WHAT TO WORK ON:
Output the data below in full, byte for byte. Nothing may differ.

MATERIAL:
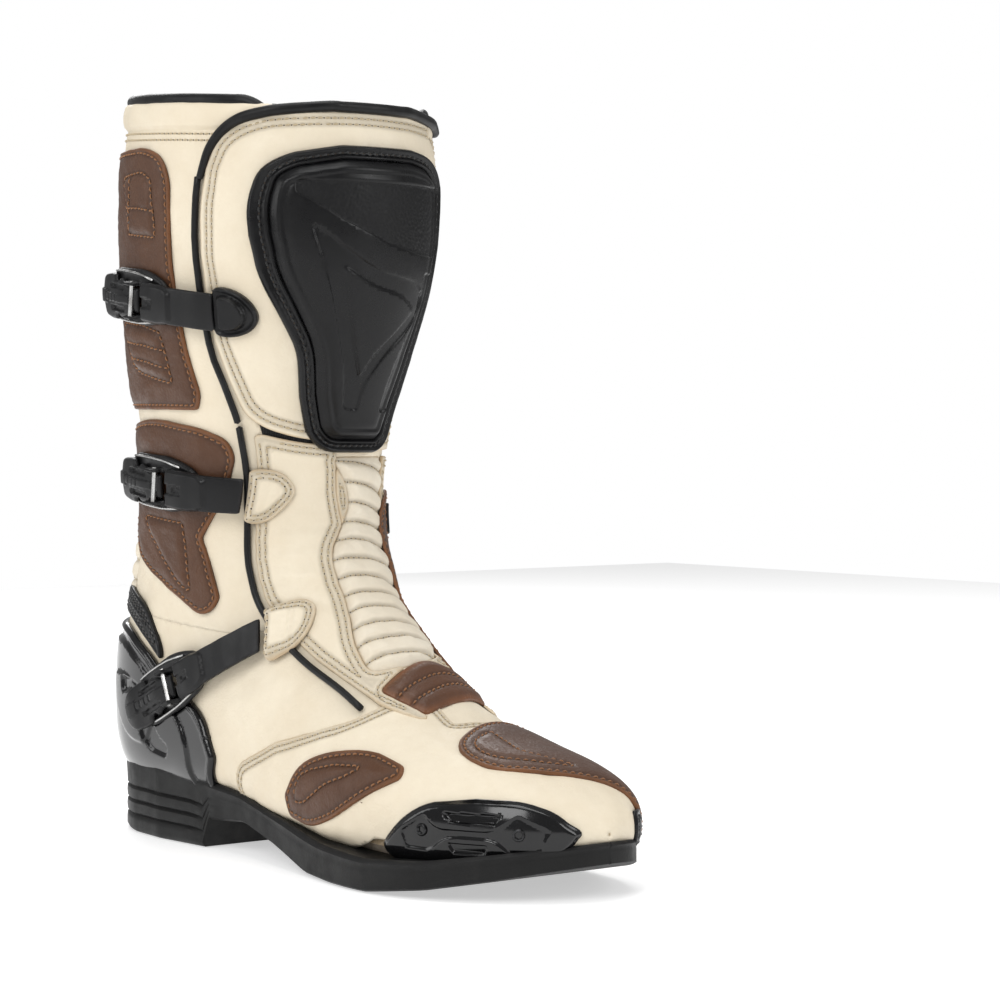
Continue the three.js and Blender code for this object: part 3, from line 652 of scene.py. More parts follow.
def locate(points, view, centre):
    """(t, angle) of the points of the last that are seen at the given places in a view."""
    reach = 88 if view == "side" else 100
    ts = np.linspace(0, TOE_END, 160)
    turns = np.radians(np.linspace(centre - reach, centre + reach, 110))
    cloud = np.stack(np.meshgrid(ts, turns, indexing="ij"), -1).reshape(-1, 2)
    seen = last_point(cloud)[:, AXES[view]]
    goal = np.asarray(points, float)
    uv = np.array([cloud[np.argmin(((seen - g) ** 2).sum(axis=1))] for g in goal])
    e = 0.01
    for _ in range(6):
        here = last_point(uv)[:, AXES[view]]
        dt = (last_point(uv + [e, 0])[:, AXES[view]] - here) / e
        da = (last_point(uv + [0, e])[:, AXES[view]] - here) / e
        inverse = np.linalg.pinv(np.stack([dt, da], -1), rcond=0.05)
        uv = uv + np.clip(np.einsum("nij,nj->ni", inverse, goal - here), -0.1, 0.1)
    return uv


def drawn(points, view, centre, height, closed=False, spacing=1.5, curved=True):
    """A line drawn on the boot in a view, as one contour of (t, angle, height)."""
    line = softened(points, 2.0, closed) if curved else np.array(points, float)
    if closed:
        line = np.vstack([line, line[:1]])
    fine = [line[:1]]
    for a, b in zip(line, line[1:]):
        steps = max(1, int(np.linalg.norm(b - a) / spacing))
        fine.append(a + (b - a) * np.linspace(0, 1, steps + 1)[1:, None])
    uv = locate(np.vstack(fine), view, centre)
    return np.column_stack([uv, np.full(len(uv), float(height))])


def line_distance(points, runs):
    """Distance of points on the last to contours drawn on it."""
    starts = np.vstack([last_point(run[:-1, :2]) for run in runs])
    ends = np.vstack([last_point(run[1:, :2]) for run in runs])
    return segment_distance(points, starts, ends)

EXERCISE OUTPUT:
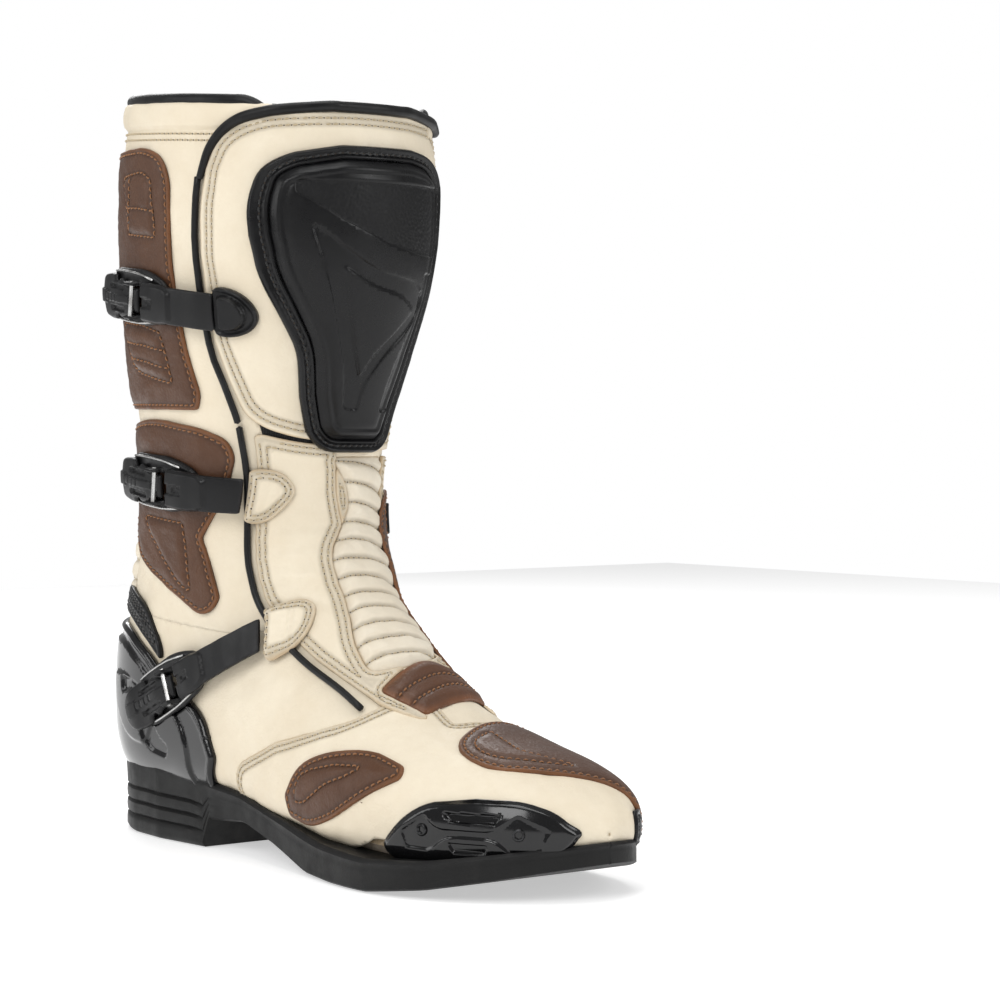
Continue the three.js and Blender code for this object: part 3, from line 652 of scene.py. More parts follow.
def locate(points, view, centre):
    """(t, angle) of the points of the last that are seen at the given places in a view."""
    reach = 88 if view == "side" else 100
    ts = np.linspace(0, TOE_END, 160)
    turns = np.radians(np.linspace(centre - reach, centre + reach, 110))
    cloud = np.stack(np.meshgrid(ts, turns, indexing="ij"), -1).reshape(-1, 2)
    seen = last_point(cloud)[:, AXES[view]]
    goal = np.asarray(points, float)
    uv = np.array([cloud[np.argmin(((seen - g) ** 2).sum(axis=1))] for g in goal])
    e = 0.01
    for _ in range(6):
        here = last_point(uv)[:, AXES[view]]
        dt = (last_point(uv + [e, 0])[:, AXES[view]] - here) / e
        da = (last_point(uv + [0, e])[:, AXES[view]] - here) / e
        inverse = np.linalg.pinv(np.stack([dt, da], -1), rcond=0.05)
        uv = uv + np.clip(np.einsum("nij,nj->ni", inverse, goal - here), -0.1, 0.1)
    return uv


def drawn(points, view, centre, height, closed=False, spacing=1.5, curved=True):
    """A line drawn on the boot in a view, as one contour of (t, angle, height)."""
    line = softened(points, 2.0, closed) if curved else np.array(points, float)
    if closed:
        line = np.vstack([line, line[:1]])
    fine = [line[:1]]
    for a, b in zip(line, line[1:]):
        steps = max(1, int(np.linalg.norm(b - a) / spacing))
        fine.append(a + (b - a) * np.linspace(0, 1, steps + 1)[1:, None])
    uv = locate(np.vstack(fine), view, centre)
    return np.column_stack([uv, np.full(len(uv), float(height))])


def line_distance(points, runs):
    """Distance of points on the last to contours drawn on it."""
    starts = np.vstack([last_point(run[:-1, :2]) for run in runs])
    ends = np.vstack([last_point(run[1:, :2]) for run in runs])
    return segment_distance(points, starts, ends)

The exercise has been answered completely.